I know I want to be fucking God. You don't. It comes down to strength as was discussed. You don't fuckin dare to be God. Thus you don't see him in you.
lol you sound like a cliched super villain
 
And the sea gave up the dead which were in it, and death and Hades gave up the dead which were in them; and they were judged, every one of them according to their deeds. Then death and Hades were thrown into the lake of fire This is the second death, the lake of fire.

The Bible is incoherent and can't even decide how many realms of the dead there are in this belief system.

You're quoting Revalations, but earlier you said Jesus said Hades.

Revalations is John's vision so Jesus never said anything in it.


AND I'll have to wait until I'm home to see what the actual text said before translstions.
 
You keep saying blacks didn't earn their freedom. Explain to me how a successful black freedom rebellion would have gone down?

I think it would have gone down like Nat Turners rebellion. MLK managed to achieve gains in an effective way. A rebellion would have been futile. But that doesn’t change the fact that freedom was not “earned”. Whether you find that important can be debated, but the fact that freedom was given is just a fact.

I happen to believe, as I stated earlier, that there is something missing lost when you don’t take it. It doesn’t mean trying to take it would be the most effective path.
 
You're quoting Revalations, but earlier you said Jesus said Hades.

Revalations is John's vision so Jesus never said anything in it.
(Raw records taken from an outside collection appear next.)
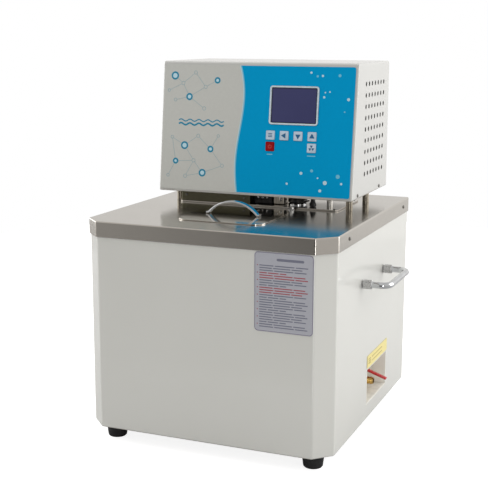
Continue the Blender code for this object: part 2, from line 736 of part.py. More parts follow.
# -------------------------------------------------------------- control head

def vent_cutter():
    """Round vent holes right through both sides of the head, as one cutter."""
    bm = bmesh.new()
    turn = Matrix.Rotation(math.pi / 2, 4, "Y")
    for row in range(VENT_ROWS):
        for column in range(VENT_COLUMNS):
            place = Matrix.Translation((0, VENT_FIRST_Y + column * VENT_PITCH_Y,
                                        VENT_FIRST_Z + row * VENT_PITCH_Z))
            bmesh.ops.create_cone(bm, cap_ends=True, segments=8, radius1=VENT_RADIUS, radius2=VENT_RADIUS,
                                  depth=HEAD_WIDTH + 0.02, matrix=place @ turn)
    return add("vent_cutter", mesh_from(bm, "vent_cutter"), (0, 0, 0))


def key_places():
    """Name, X, height up the panel and look of each key."""
    names = ("set_key", "shift_key", "down_key", "up_key")
    row = [(name, KEY_FIRST_X + index * KEY_PITCH, KEY_ROW_Z, KEY_GREY) for index, name in enumerate(names)]
    row.append(("power_key", KEY_FIRST_X, LOW_KEY_Z, RED))
    row.append(("circulation_key", KEY_FIRST_X + 3 * KEY_PITCH, LOW_KEY_Z, KEY_GREY))
    return row


def build_head_shell(panel):
    size = (HEAD_WIDTH, HEAD_BACK - HEAD_FRONT, HEAD_HEIGHT)
    centre = (0, middle((HEAD_FRONT, HEAD_BACK)), HEAD_BOTTOM + HEAD_HEIGHT / 2)
    bm = bmesh.new()
    bmesh.ops.create_cube(bm, size=1.0, matrix=Matrix.Diagonal((*size, 1.0)))
    bm.normal_update()
    gone = [face for face in bm.faces if face.normal.z < -0.9 or face.normal.y > 0.9]
    bmesh.ops.delete(bm, geom=gone, context="FACES")
    for vertex in bm.verts:
        if vertex.co.y < 0 and vertex.co.z > 0:
            vertex.co.y += HEAD_HEIGHT * math.tan(HEAD_TILT)
    shell = add("head_shell", mesh_from(bm, "head_shell"), centre, WHITE_PAINT)
    bevel(shell, HEAD_EDGE)
    thicken(shell, HEAD_SHEET)
    cut(shell, vent_cutter())
    window = (BEZEL_SIZE[0] + 2 * CUT_CLEARANCE, 0.02, BEZEL_SIZE[1] + 2 * CUT_CLEARANCE)
    cut(shell, box("display_cutter", window, (DISPLAY_X, 0, DISPLAY_Z), parent=panel))
    for name, x, z, _ in key_places():
        cut(shell, box(f"{name}_cutter", (KEY_HOLE, 0.02, KEY_HOLE), (x, 0, z), parent=panel))


def build_head_plates():
    inside_w = HEAD_WIDTH / 2 - HEAD_SHEET - GAP
    centre_z = HEAD_BOTTOM + HEAD_HEIGHT / 2
    inlet_x, inlet_z = INLET_XZ
    outlines = [rounded_rectangle(2 * inside_w, HEAD_HEIGHT - 0.005, PLATE_CORNER),
                circle(PIPE_HOLE, (-OUTLET_XY[0], NIPPLE_Z - centre_z)),
                circle(PIPE_HOLE, (-RETURN_XY[0], NIPPLE_Z - centre_z)),
                rounded_rectangle(*INLET_HOLE, 0.002, (-inlet_x, inlet_z - centre_z))]
    plate("head_rear_panel", outlines, HEAD_SHEET, (0, HEAD_BACK - HEAD_SHEET, centre_z), WHITE_PAINT,
          "back")

    face = HEAD_BACK + INLET_PROUD
    inlet = box("mains_inlet", INLET_BODY, (inlet_x, face - INLET_BODY[1] / 2, inlet_z), BLACK, 0.001)
    socket = (INLET_SOCKET[0], 2 * INLET_SOCKET[1], INLET_SOCKET[2])
    cut(inlet, box("inlet_cutter", socket, (inlet_x, face, inlet_z)))

    ys = (HEAD_FRONT + HEAD_SHEET + 0.001, HEAD_BACK - 2 * HEAD_SHEET - 2 * GAP)
    centre = (0, middle(ys))
    outlines = [rounded_rectangle(2 * inside_w, length(ys), PLATE_CORNER)] + pass_through_holes(centre)
    plate("head_base_plate", outlines, BASE_PLATE_SHEET, (*centre, BASE_PLATE_LOW + BASE_PLATE_SHEET / 2),
          STEEL)


def build_front_panel(panel):
    middle_z = middle((OVERLAY_LOW, OVERLAY_HIGH))
    outlines = [rounded_rectangle(OVERLAY_WIDTH, OVERLAY_HIGH - OVERLAY_LOW, PANEL_CORNER),
                rounded_rectangle(BEZEL_SIZE[0] + 2 * GAP, BEZEL_SIZE[1] + 2 * GAP, BEZEL_CORNER + GAP,
                                  (DISPLAY_X, DISPLAY_Z - middle_z))]
    for _, x, z, _ in key_places():
        outlines.append(rounded_rectangle(KEY_HOLE, KEY_HOLE, 0.0015, (x, z - middle_z), 2))
    plate("front_overlay", outlines, OVERLAY_SHEET, (0, OVERLAY_FACE + OVERLAY_SHEET / 2, middle_z), BLUE,
          "front", panel)

    face = OVERLAY_FACE - BEZEL_PROUD
    plate("display_bezel", [rounded_rectangle(*BEZEL_SIZE, BEZEL_CORNER),
                            rounded_rectangle(*WINDOW_SIZE, WINDOW_CORNER)],
          BEZEL_DEPTH, (DISPLAY_X, face + BEZEL_DEPTH / 2, DISPLAY_Z), WHITE_PAINT, "front", panel)
    box("display_window", (WINDOW_SIZE[0] - 2 * GAP, WINDOW_SHEET, WINDOW_SIZE[1] - 2 * GAP),
        (DISPLAY_X, OVERLAY_FACE + WINDOW_SHEET / 2, DISPLAY_Z), GLASS_DARK, parent=panel)

    for name, x, z, look in key_places():
        box(name, (KEY_SIZE, KEY_DEPTH, KEY_SIZE),
            (x, OVERLAY_FACE - KEY_PROUD + KEY_DEPTH / 2, z), look, 0.0007, panel)
    box("control_board", BOARD_SIZE, (DISPLAY_X, *BOARD_YZ), BOARD_GREEN, parent=panel)


# -------------------------------------------------------------------- labels

def build_labels():
    x, z = FRONT_LABEL_XZ
    plate("front_label", [rounded_rectangle(*FRONT_LABEL_SIZE, FRONT_LABEL_CORNER)], LABEL_SHEET,
          (x, -HALF_CASE_D - GAP - LABEL_SHEET / 2, z), LABEL_GREY, "front")
    y, z = DRAIN_LABEL_YZ
    plate("drain_label", [rounded_rectangle(*DRAIN_LABEL_SIZE, DRAIN_LABEL_CORNER)], LABEL_SHEET,
          (HALF_CASE_W + GAP + LABEL_SHEET / 2, y, z), LABEL_YELLOW, "right")


def build():
    panel = bpy.data.objects.new("panel_frame", None)
    PARTS.objects.link(panel)
    panel.location = (0, HEAD_FRONT, HEAD_BOTTOM)
    panel.rotation_euler = (-HEAD_TILT, 0, 0)
    build_case()
    build_feet()
    build_deck()
    build_tank()
    build_lid()
    build_lid_handle()
    build_side_handles()
    build_drain()
    build_posts()
    build_bridge()
    build_heater()
    build_probe()
    build_pump()
    build_pipes()
    build_head_shell(panel)
    build_head_plates()
    build_front_panel(panel)
    build_labels()


build()
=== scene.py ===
import math
import random

import bmesh
import bpy
from mathutils import Matrix, Vector


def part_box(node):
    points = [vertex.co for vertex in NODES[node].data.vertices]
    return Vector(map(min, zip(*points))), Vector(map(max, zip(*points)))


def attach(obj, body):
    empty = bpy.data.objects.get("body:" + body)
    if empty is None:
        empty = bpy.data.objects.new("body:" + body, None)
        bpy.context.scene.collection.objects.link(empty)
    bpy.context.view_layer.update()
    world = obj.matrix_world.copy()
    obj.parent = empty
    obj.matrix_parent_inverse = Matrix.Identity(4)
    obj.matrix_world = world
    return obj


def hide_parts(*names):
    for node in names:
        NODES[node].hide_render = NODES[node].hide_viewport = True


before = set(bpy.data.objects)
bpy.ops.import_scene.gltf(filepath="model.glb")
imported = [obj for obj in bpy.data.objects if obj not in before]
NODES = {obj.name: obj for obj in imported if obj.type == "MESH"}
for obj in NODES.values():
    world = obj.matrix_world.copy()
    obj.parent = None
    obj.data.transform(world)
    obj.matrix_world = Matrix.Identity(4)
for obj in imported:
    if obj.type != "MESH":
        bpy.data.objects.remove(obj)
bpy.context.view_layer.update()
MM = 0.001

# ------------------------------------------------------------------ placing
# Every mesh is made in the frame's own directions, +X right, -Y front, +Z up, and in millimetres.
# piece() turns it into metres. The stage, the lamps and the patterns of the looks are in metres.

def box(node):
    """Lowest and highest corners of a CAD node."""
    return [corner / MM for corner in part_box(node)]


CASE_LOW, CASE_HIGH = box("outer_case")
DECK_LOW, DECK_HIGH = box("top_deck")
HEAD_LOW, HEAD_HIGH = box("head_shell")
HEAD_TILT = math.radians(6.47)
CORNER_CHAMFER = 24
PIPE_RADIUS = 4.5
KEYS = ("set_key", "shift_key", "down_key", "up_key", "power_key", "circulation_key")

FRONT_TURN = Matrix.Rotation(math.pi / 2, 4, "X")
RIGHT_TURN = Matrix.Rotation(math.pi / 2, 4, "Z") @ FRONT_TURN
LEFT_TURN = Matrix.Rotation(-math.pi / 2, 4, "Z") @ FRONT_TURN
BACK_TURN = Matrix.Rotation(math.pi, 4, "Z") @ FRONT_TURN
PANEL = (Matrix.Translation((0, HEAD_LOW.y, HEAD_LOW.z)) @ Matrix.Rotation(-HEAD_TILT, 4, "X")
         @ FRONT_TURN)


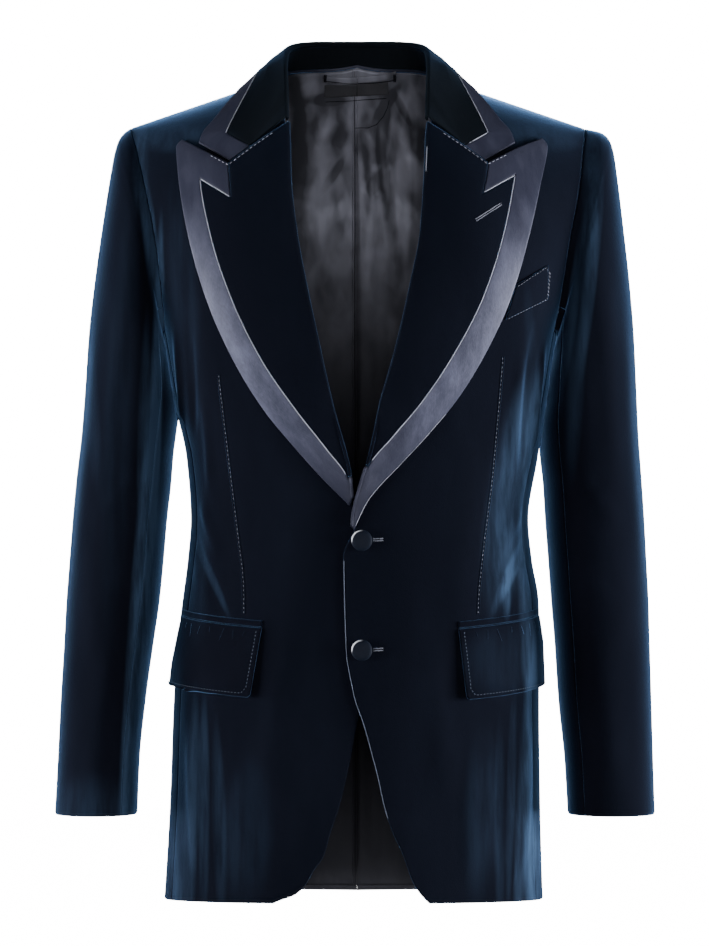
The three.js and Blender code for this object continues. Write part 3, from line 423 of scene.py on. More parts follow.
def cloth_mesh(name, grid, thickness, keep=None, roll=(2.2, 0.9), faces_in=0):
    """A wall of cloth over a grid, its edges rolled in by roll = (width, depth)."""
    rows, columns = grid.shape[:2]
    keep = np.ones((rows - 1, columns - 1), bool) if keep is None else keep
    normals = grid_normals(grid)
    width, depth = roll
    near = clamp(1 - border_distance(grid, keep) / width)
    outer = grid - normals * (depth * (1 - np.sqrt(1 - near**2)))[..., None]
    inner = grid - normals * thickness
    points = np.concatenate([outer.reshape(-1, 3), inner.reshape(-1, 3)]) / 1000
    number = np.arange(rows * columns).reshape(rows, columns)
    a, b, c, d = (n[keep] for n in (number[:-1, :-1], number[:-1, 1:], number[1:, 1:], number[1:, :-1]))
    inside = rows * columns
    quads = [np.stack([a, b, c, d], -1), np.stack([a, d, c, b], -1) + inside]
    padded = np.zeros((rows + 1, columns + 1), bool)
    padded[1:-1, 1:-1] = keep
    for corner, (j, i) in {(0, 1): (-1, 0), (1, 2): (0, 1), (2, 3): (1, 0), (3, 0): (0, -1)}.items():
        open_side = keep & ~padded[1 + j : rows + j, 1 + i : columns + i]
        pick = [number[:-1, :-1], number[:-1, 1:], number[1:, 1:], number[1:, :-1]]
        first, last = pick[corner[0]][open_side], pick[corner[1]][open_side]
        quads.append(np.stack([last, first, first + inside, last + inside], -1))
    uv_u, uv_v = arc(grid, 1) / 1000, arc(grid, 0) / 1000
    along = np.concatenate([np.stack([uv_u.ravel(), uv_v.ravel()], -1)] * 2)
    inner_faces = np.zeros(sum(map(len, quads)), int)
    inner_faces[len(quads[0]) : len(quads[0]) + len(quads[1])] = faces_in
    return make_mesh(name, points, np.concatenate(quads), along, inner_faces)


def make_mesh(name, points, quads, along, material_index=None):
    used, quads = np.unique(quads, return_inverse=True)
    quads = quads.reshape(-1, 4)
    mesh = bpy.data.meshes.new(name)
    mesh.from_pydata(points[used].tolist(), [], quads.tolist())
    layer = mesh.uv_layers.new(name="cloth")
    layer.data.foreach_set("uv", along[used][quads.ravel()].astype(np.float32).ravel())
    if material_index is not None:
        mesh.polygons.foreach_set("material_index", material_index)
    mesh.shade_smooth()
    piece = bpy.data.objects.new(name, mesh)
    bpy.context.scene.collection.objects.link(piece)
    return piece


# %% [markdown]
# # Folds
#
# Velvet is heavy and has folds that are long, soft and few; where the arm joins the body and at the
# elbow they are shorter. Each fold is a soft ridge or trough along a line laid on the cloth.
# It fades out at both ends, and what lies within its width moves in or out with it.

# %% Soft ridges and troughs
def fold_height(grid, folds):
    """How far each point of the grid is moved out by folds = [(line of points, width, height)]."""
    total = np.zeros(grid.shape[:2])
    for line, width, height in folds:
        starts, steps = line[:-1], np.diff(line, axis=0)
        lengths = length(steps)
        before = np.r_[0, np.cumsum(lengths)]
        offset = grid[:, :, None, :] - starts
        t = clamp((offset * steps).sum(-1) / np.maximum(lengths**2, 1e-9))
        gap = length(offset - t[..., None] * steps)
        nearest = gap.argmin(-1)
        pick = np.take_along_axis
        distance = pick(gap, nearest[..., None], -1)[..., 0]
        along = (before[nearest] + pick(t, nearest[..., None], -1)[..., 0] * lengths[nearest]) / before[-1]
        fade = ease(along / 0.3) * ease((1 - along) / 0.3)
        total += height * fade * np.exp(-((distance / width) ** 2))
    return total


def fold_lines(place, text):
    """Folds from a table of a start, an end, a sideways bow, a width and a height."""
    rows = table("a0 b0 a1 b1 bow width height", text)
    t = np.linspace(0, 1, 12)
    folds = []
    for a0, b0, a1, b1, bow, width, height in zip(*rows.values()):
        side_step = bow * np.sin(np.pi * t)
        folds.append((place(mix(a0, a1, t) + side_step, mix(b0, b1, t)), width, height))
    return folds


def moved_out(grid, height):
    return grid + grid_normals(grid) * height[..., None]


# %% The panels' own grids
def row_z(level, angle):
    down = clamp((CHEST_Z - level) / (CHEST_Z - HEM_Z)) ** 3
    turned = angle / 90 - 1
    front = HEM_SHIFT["front"] * (1 - (turned + 1) ** 2)
    return level + down * np.where(turned < 0, front, HEM_SHIFT["back"] * turned**2)


def front_seam(side, z):
    share = mix(0.955, 0.979, ease((z + 400) / 160))
    return angle_at(side, z, share * BODY_AT[side_name(side)](z))


def front_panel(side, u, r):
    """The front from its edge (u = 0) to its side seam, from hem (r = 0) by chest (1) to shoulder (2)."""
    name = side_name(side)
    u, r = np.broadcast_arrays(u, r)

    def inset(z):
        return (ROLL_RADIUS + 1.6) * ease((z - LAPEL_FOOT[name]) / 23)

    level = mix(HEM_Z, CHEST_Z, clamp(r))
    first = angle_at(side, level, EDGE_AT[name](row_z(level, 25)) + inset(level))
    angle = mix(first, front_seam(side, level) - 0.02, u)
    low = on_front(side, side * body_point(side, level, angle)[..., 0], row_z(level, angle), 0)
    sine = np.sin(np.radians(clamp(r - 1) * RIDGE_TURN))
    high_level = mix(CHEST_Z, ARM_TOP_Z, sine)
    fold_z = mix(CHEST_Z, shoulder_z(EDGE_AT[name](0)), sine)
    half = BODY_AT[name](high_level)
    first = (EDGE_AT[name](fold_z) + inset(fold_z) + 4 * ease(fold_z / 10)) / half
    last = ARMHOLE_AT[name](high_level) / half
    share = np.sin(mix(np.arcsin(first**1.3), np.arcsin(last**1.3), u)) ** (1 / 1.3)
    high = shoulder_point(side, share * half, clamp(r - 1) * RIDGE_TURN)
    return np.where((r <= 1)[..., None], low, high)


def side_panel(side, u, r):
    level = mix(HEM_Z, CHEST_Z, r)
    first = front_seam(side, level)
    angle = mix(first, 180 - first, u)
    dip = 8 * np.sin(np.pi * clamp(u)) * clamp(1 - (CHEST_Z - level) / 60)
    return body_point(side, row_z(level, angle) - dip, angle)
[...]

AND I'll have to wait until I'm home to see what the actual text said before translstions.
I was using that verse to dismiss the "translation" argument that poster was running to. I was pointing out one of many incongruencies in the Bible.

Are you familiar with Jesus' parable of Lazarus on the rich man?
22 “The time came when the beggar died and the angels carried him to Abraham’s side. The rich man also died and was buried. 23 In Hades, where he was in torment, he looked up and saw Abraham far away, with Lazarus by his side. 24 So he called to him, ‘Father Abraham, have pity on me and send Lazarus to dip the tip of his finger in water and cool my tongue, because I am in agony in this fire.’
 
Everyone gets that there is more to this life than what we get.

An infinite number of galaxies to this universe, an infinite number of dimensions in this universe, and probably an infinite number of universes all but seals the idea that there is more out there. Also that we are part of it a safe we speak.

I actually think some nasty people decided to cheapen our existence by getting other people to become nihilistic by brainwashing so when these people continue their crimes and oppression they are only met with apathy and "nothing matters"


Even if there is more out there it doesn’t nullify nihilism. If you zoom out far enough it seems almost guaranteed to me that nihilism is the real truth. If you believe in big bang/contraction theories then all those galaxies, and everything ever done in them will be swallowed up destroyed and return to that which they came from. But that doesn’t mean on the small scale, a human lifetime, that nothing matters.

For me the knowledge of infinite universes and galaxies is as uplifting as the idea that in the end...it doesn’t even matter. But if it doesn’t matter then for your lifetime it is what you make of it, and for our lifetimes we do exist, and those universes exist and we are all interconnected. None of that is cheapened by nihilism.